= Shorashim (organization) =

Shorashim (שָׁרָשִׁים, שורשים, lit. Roots) is a nonprofit organization devoted to building bridges between Israeli and North American Jews. The organization offer trips to Israel and Israel cultural programming in the United States.

The Jewish educational concept of mifgash (Hebrew: מפגש lit. Meeting or Encounter) – between Jews in Israel and around the world – is a foundation of Shorashim programs. The organization, and its founder Anne Lanski, are considered pioneers in this educational tool.

A provider of Taglit-Birthright Israel programs, Shorashim is differentiated as one of few providers that engages Israeli participants for the full ten-day program. Shorashim also offers a summer travel program for American and Israeli high school students, and Israel cultural programs for children and teens through its Club Israel program.

Shorashim emerged from a community-based Israel program known as CCP (the Chicago Community Project). Founders Anne Lanski and Yossi Nameri, were together staff members of the program in the early 1980s and together went on to form Shorashim in order to make mifgash the core component of the Israel travel program.

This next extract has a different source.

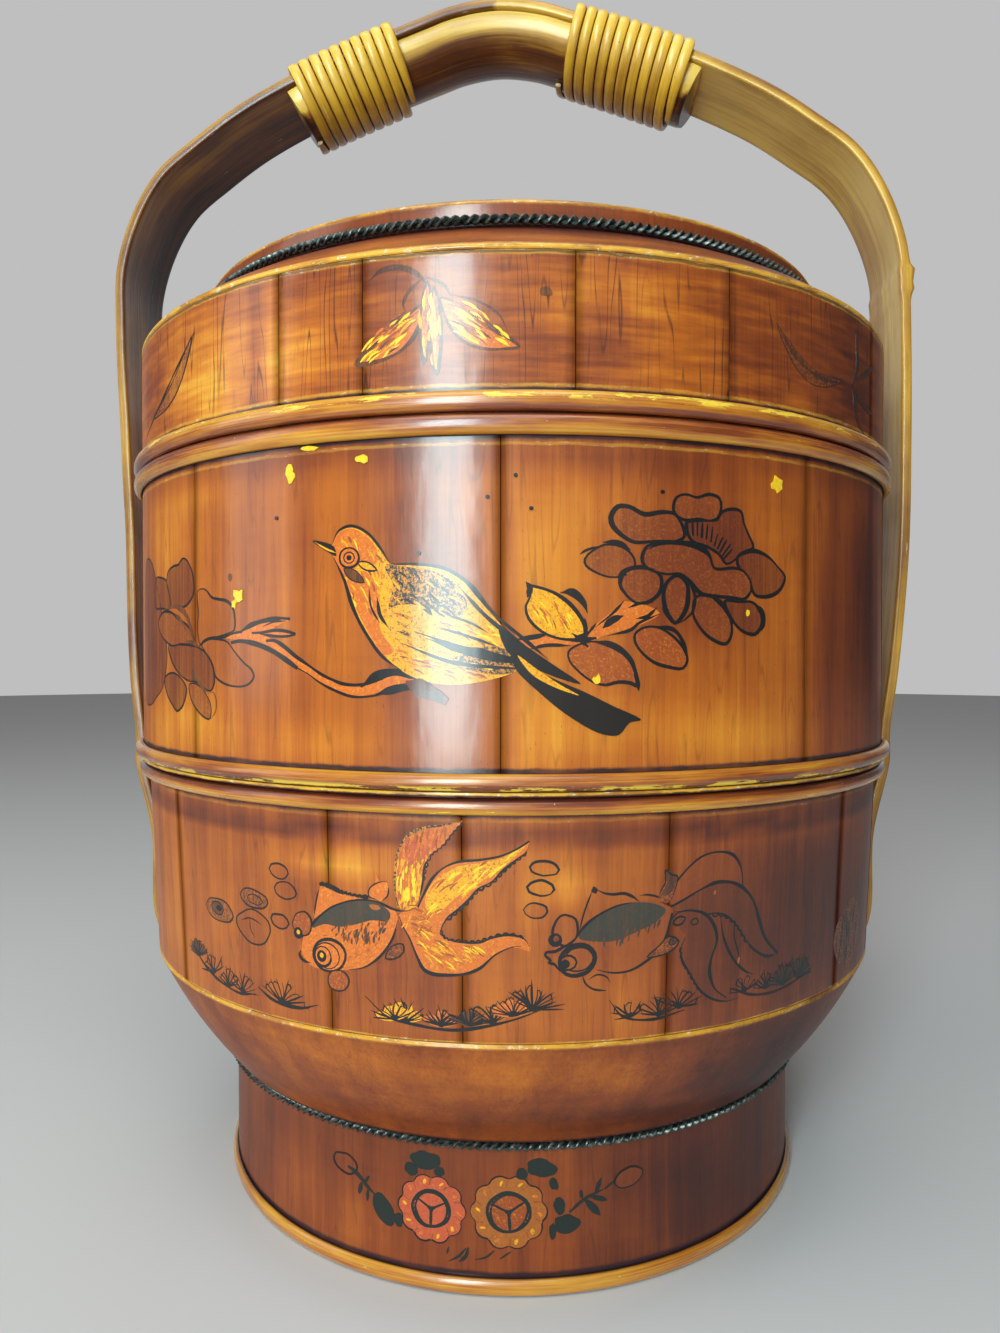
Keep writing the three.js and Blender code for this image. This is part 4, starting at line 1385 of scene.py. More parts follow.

Anne Lanski is currently the executive director of the iCenter, an Israel Education initiative. Udi Krauss (an Israeli alum of Shorashim) is Shorashim's Director of Education in Israel. The current executive director of Shorashim is Michal Tamim.

Shorashim is a non-profit corporation in the United States and an amutah (Hebrew: עמותה lit: Non-Profit Organization) in Israel, operating as Shorashim Tochniot Mifgash.